Aqui posto de comando do Movimento das Palavras Armadas.

terça-feira, maio 26, 2009

Cal, solidão e orgulho

O sol incendeia a cal e esmaga-se na nudez alva das paredes. As casas estão assolapadas contra o solo. Recolhidas umas às outras como rebanho pela frega da calma. Tudo no Alentejo é horizontal: a terra, o montado de sobro e azinho, as searas, os montes, as aldeias, as vilas. Tudo. Só os homens são verticais, como as faias e os eucaliptos. Solitariamente altivos e graves. De uma gravidade olímpica.
Verticais e inteiros no modo de tratar o sol por tu. De lidar com ele como quem lida com a mulher e os filhos. O alentejano acende cigarros nos dedos do sol. O mesmo sol que para lá da penumbra de um postigo se passeia no largo da vila, tão livre, tão livre, como só um rei sem trono pode ser.
Rei sem trono é o alentejano. Tal qual o sol: a pagar em solidão o que em altivez lhe sobra.
Cada alentejano tem um eremita dentro de si. É uma natureza fechada. Orgulhosa. O silêncio esmaga gritos dentro do peito escancarados. Um ser sóbrio, altivo e solitário carregando aos ombros toda a tragédia que o mundo pode ter. É assim o fruto humano desta "charneca rude" que Florbela cantou. Dono de si próprio.
Alentejano: expressão concentrada de todas as matrizes que a solidão pode ter.

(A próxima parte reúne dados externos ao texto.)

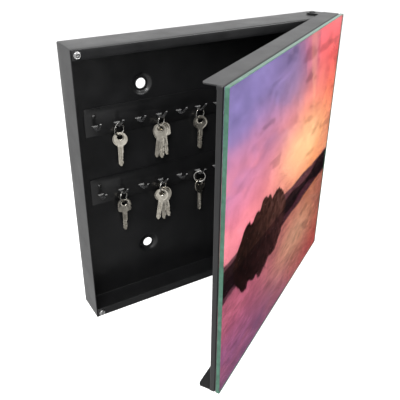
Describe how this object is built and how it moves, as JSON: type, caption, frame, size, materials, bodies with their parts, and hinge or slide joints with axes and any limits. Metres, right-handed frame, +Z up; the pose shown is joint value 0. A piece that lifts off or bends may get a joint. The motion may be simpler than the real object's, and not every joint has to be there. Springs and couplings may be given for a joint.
{
  "type": "wall key cabinet",
  "caption": "Square wall key cabinet: folded steel box with two hook rails of hung keys and a part-open swinging door faced with a printed glass panel.",
  "frame": {"origin": "on the wall plane, in the middle of the four dimple pads on the back", "axes": "+Y into the wall, +Z up, +X towards the hinge side; the door front faces -Y when shut"},
  "size_m": [0.314, 0.1976, 0.3024],
  "materials": {
    "black_powder_coat": "fine satin powder coat",
    "rail_powder_coat": "fine satin powder coat",
    "tray_powder_coat": "fine satin powder coat",
    "tempered_glass": "polished, faint green edge",
    "printed_film": "printed picture behind the glass",
    "foam_tape": "matt foam",
    "nickel_magnet": "nickel plated",
    "black_zinc_pin": "black zinc",
    "nylon_washer": "matt",
    "spring_steel": "plain",
    "dark_rivet": "dark",
    "nickel_wire": "nickel plated wire",
    "nickel_silver": "milled nickel silver"
  },
  "bodies": {
    "cabinet": {"cabinet_shell": "black_powder_coat", "hook_rail_upper": "rail_powder_coat", "hook_rail_lower": "rail_powder_coat", "rail_rivet_upper_left": "dark_rivet", "rail_rivet_upper_right": "dark_rivet", "rail_rivet_lower_left": "dark_rivet", "rail_rivet_lower_right": "dark_rivet", "catch_magnet_upper": "nickel_magnet", "catch_magnet_lower": "nickel_magnet", "hinge_pin_upper": "black_zinc_pin", "hinge_pin_lower": "black_zinc_pin", "hinge_washer_upper": "nylon_washer", "hinge_washer_lower": "nylon_washer", "pin_retainer_upper": "spring_steel", "pin_retainer_lower": "spring_steel"},
    "door": {"door_tray": "tray_powder_coat", "glass_panel": "tempered_glass", "printed_film": "printed_film", "glass_tape": "foam_tape"},
    "set_a": {"set_a_ring": "nickel_wire", "set_a_key_1": "nickel_silver"},
    "set_b": {"set_b_ring": "nickel_wire", "set_b_key_1": "nickel_silver", "set_b_key_2": "nickel_silver", "set_b_key_3": "nickel_silver"},
    "set_c": {"set_c_ring": "nickel_wire", "set_c_key_1": "nickel_silver"},
    "set_d": {"set_d_ring": "nickel_wire", "set_d_key_1": "nickel_silver"},
    "set_e": {"set_e_ring": "nickel_wire", "set_e_key_1": "nickel_silver", "set_e_key_2": "nickel_silver", "set_e_key_3": "nickel_silver"},
    "set_f": {"set_f_ring": "nickel_wire", "set_f_key_1": "nickel_silver"}
  },
  "joints": [
    {"name": "door_hinge", "type": "hinge", "parent": "cabinet", "child": "door", "pos_m": [0.14, -0.0185, 0], "axis": [0, 0, 1], "range_deg": [-31.45, 68.55]},
    {"name": "set_a_swing", "type": "hinge", "parent": "cabinet", "child": "set_a", "pos_m": [-0.096, -0.0106, 0.05497], "axis": [-0.3746, 0.9272, 0], "range_deg": [-15, 15]},
    {"name": "set_b_swing", "type": "hinge", "parent": "cabinet", "child": "set_b", "pos_m": [-0.048, -0.0106, 0.05509], "axis": [-0.5592, 0.829, 0], "range_deg": [-10, 10]},
    {"name": "set_c_swing", "type": "hinge", "parent": "cabinet", "child": "set_c", "pos_m": [0, -0.0106, 0.05495], "axis": [-0.342, 0.9397, 0], "range_deg": [-15, 15]},
    {"name": "set_d_swing", "type": "hinge", "parent": "cabinet", "child": "set_d", "pos_m": [-0.096, -0.0106, -0.02221], "axis": [-0.5592, 0.829, 0], "range_deg": [-12, 12]},
    {"name": "set_e_swing", "type": "hinge", "parent": "cabinet", "child": "set_e", "pos_m": [-0.048, -0.0106, -0.02221], "axis": [-0.5592, 0.829, 0], "range_deg": [-10, 10]},
    {"name": "set_f_swing", "type": "hinge", "parent": "cabinet", "child": "set_f", "pos_m": [0, -0.0106, -0.02225], "axis": [0.515, 0.8572, 0], "range_deg": [-12, 12]}
  ]
}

Toda ela, toda a solidão do mundo, inteirinha no coração de um homem só, riscando nos descampados veredas que nenhum deus guiou. “Olhai o vagabundo que nada tem e leva o sol na algibeira!”, escreveu Manuel da Fonseca.




Pedro Ferro, Descubra Portugal.




foto alfa, “A caminho de Vila Alva…”

1 comentário:

alice disse...

Este belíssimo texto de Pedro Ferro transmuta-se em pintura imagética e psicológica da paisagem e do homem aletejano.